When we discuss Macroeconomics in class I try to make sure that students come to understand the difference between cyclical and structural challenges. There is no better description of the structural challenges we face than flipping through the Business Section of today's NY Times...
Here bankers are praising the prospects of Linked In, the social networking company for adults based on contacts around employment and professional interests.
http://dealbook.nytimes.com/2011/06/28/jpmorgan-sets-85-price-target-for-linkedin/?scp=2&sq=linkedin&st=Search
Here the AFL-CIO talks about a commitment to inject $10 Billion in union pension funds into infrastructure construction over the next few years.

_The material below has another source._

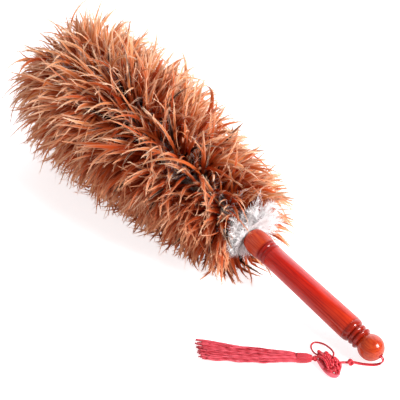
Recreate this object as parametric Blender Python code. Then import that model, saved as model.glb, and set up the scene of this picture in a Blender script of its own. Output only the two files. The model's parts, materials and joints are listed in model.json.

http://www.nytimes.com/2011/06/29/business/29labor.html?_r=1&ref=business
The financial sector concentrates on the speculative investment in a firm whose competitive advantage is a marketing concept. It falls to the organization for workers to increase societal investment in social infrastructure. The Obama Administration proposal for a national infrastructure bank languishes in Congress so effort must be made to move the idea along. And the bubble in social networking related stocks continues....from the WSJ...
http://blogs.wsj.com/deals/2011/06/27/linkedin-stock-is-perking-up/
Without government spending we will not move this economy forward except from bubble sparked consumption spending just like last decade.